Task to carry out:
Pull out all lines from the listing below in which the word "type" appears.

============================================================

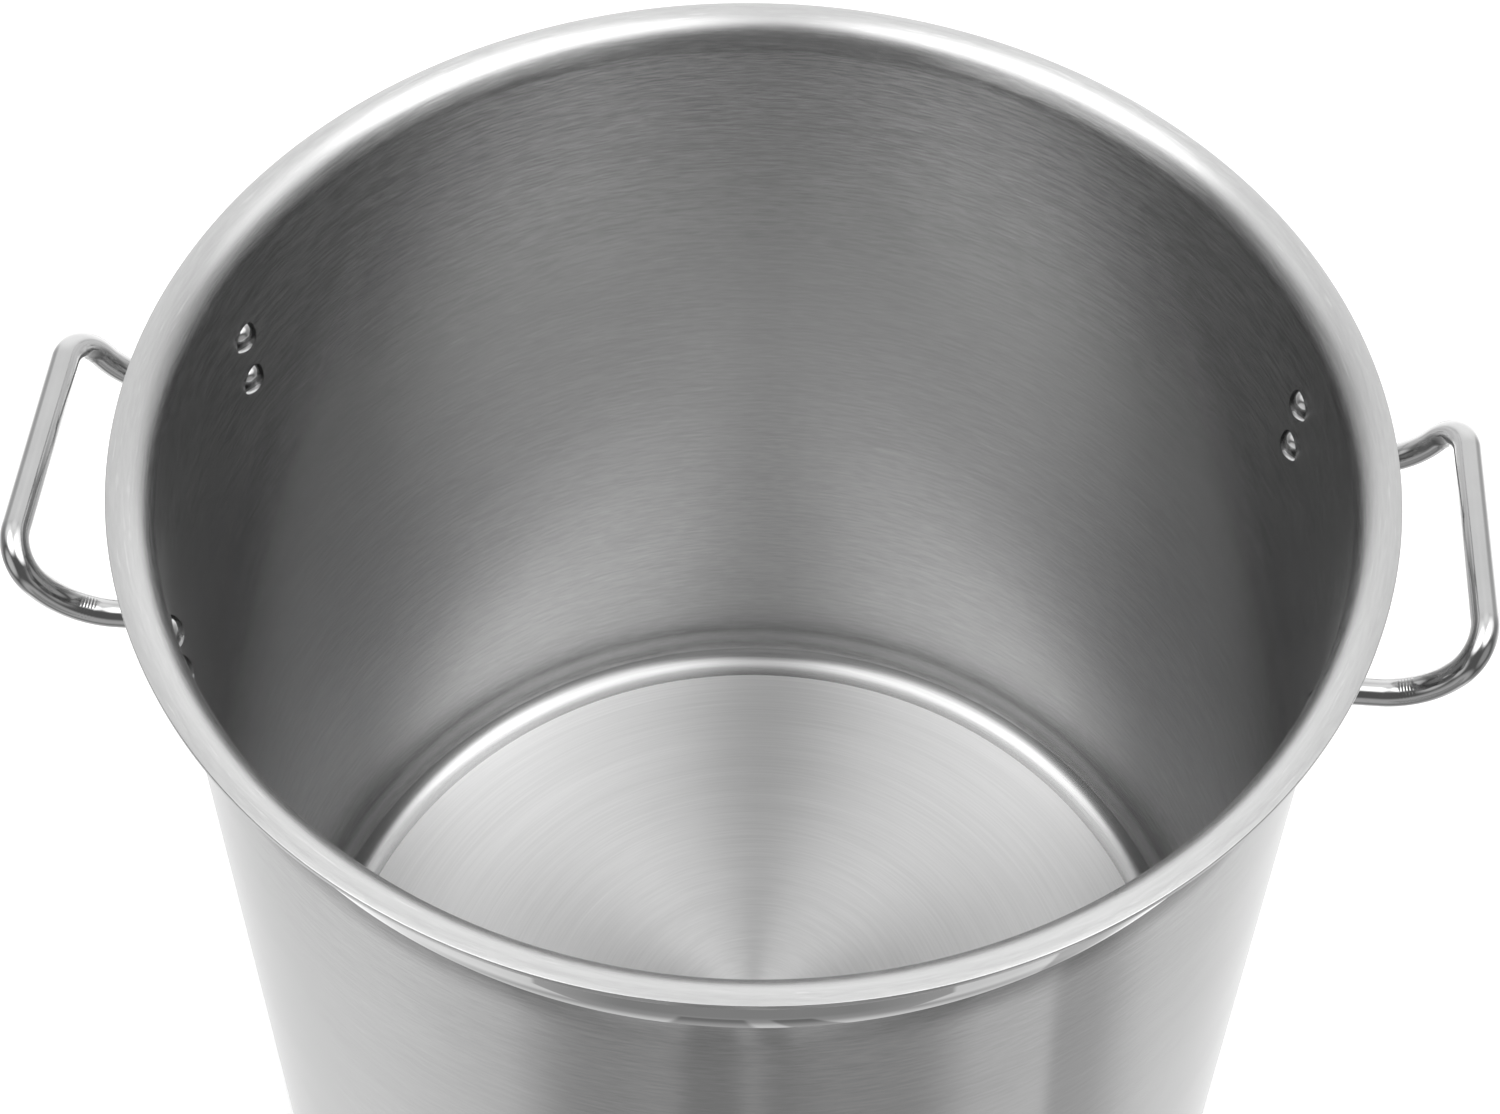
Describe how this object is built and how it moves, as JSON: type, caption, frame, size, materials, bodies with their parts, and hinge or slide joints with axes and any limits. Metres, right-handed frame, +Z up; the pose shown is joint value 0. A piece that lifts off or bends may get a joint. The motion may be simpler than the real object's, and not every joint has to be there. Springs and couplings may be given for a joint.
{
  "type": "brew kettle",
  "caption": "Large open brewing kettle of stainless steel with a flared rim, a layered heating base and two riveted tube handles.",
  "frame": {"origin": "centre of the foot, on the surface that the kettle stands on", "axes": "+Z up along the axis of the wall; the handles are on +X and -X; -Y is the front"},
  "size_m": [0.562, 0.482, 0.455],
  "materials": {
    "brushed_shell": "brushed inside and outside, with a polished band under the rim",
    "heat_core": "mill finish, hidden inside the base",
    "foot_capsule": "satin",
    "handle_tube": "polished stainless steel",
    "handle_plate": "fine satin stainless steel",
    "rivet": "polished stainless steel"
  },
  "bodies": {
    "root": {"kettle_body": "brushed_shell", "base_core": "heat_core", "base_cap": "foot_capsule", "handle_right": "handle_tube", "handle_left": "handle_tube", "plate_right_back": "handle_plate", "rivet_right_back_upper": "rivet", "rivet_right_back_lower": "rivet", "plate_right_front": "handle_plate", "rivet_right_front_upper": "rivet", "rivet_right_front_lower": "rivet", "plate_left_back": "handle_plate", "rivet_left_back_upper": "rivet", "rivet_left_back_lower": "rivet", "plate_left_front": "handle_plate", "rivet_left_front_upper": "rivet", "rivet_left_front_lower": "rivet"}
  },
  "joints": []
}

============================================================

Completed task:
Describe how this object is built and how it moves, as JSON: type, caption, frame, size, materials, bodies with their parts, and hinge or slide joints with axes and any limits. Metres, right-handed frame, +Z up; the pose shown is joint value 0. A piece that lifts off or bends may get a joint. The motion may be simpler than the real object's, and not every joint has to be there. Springs and couplings may be given for a joint.
  "type": "brew kettle",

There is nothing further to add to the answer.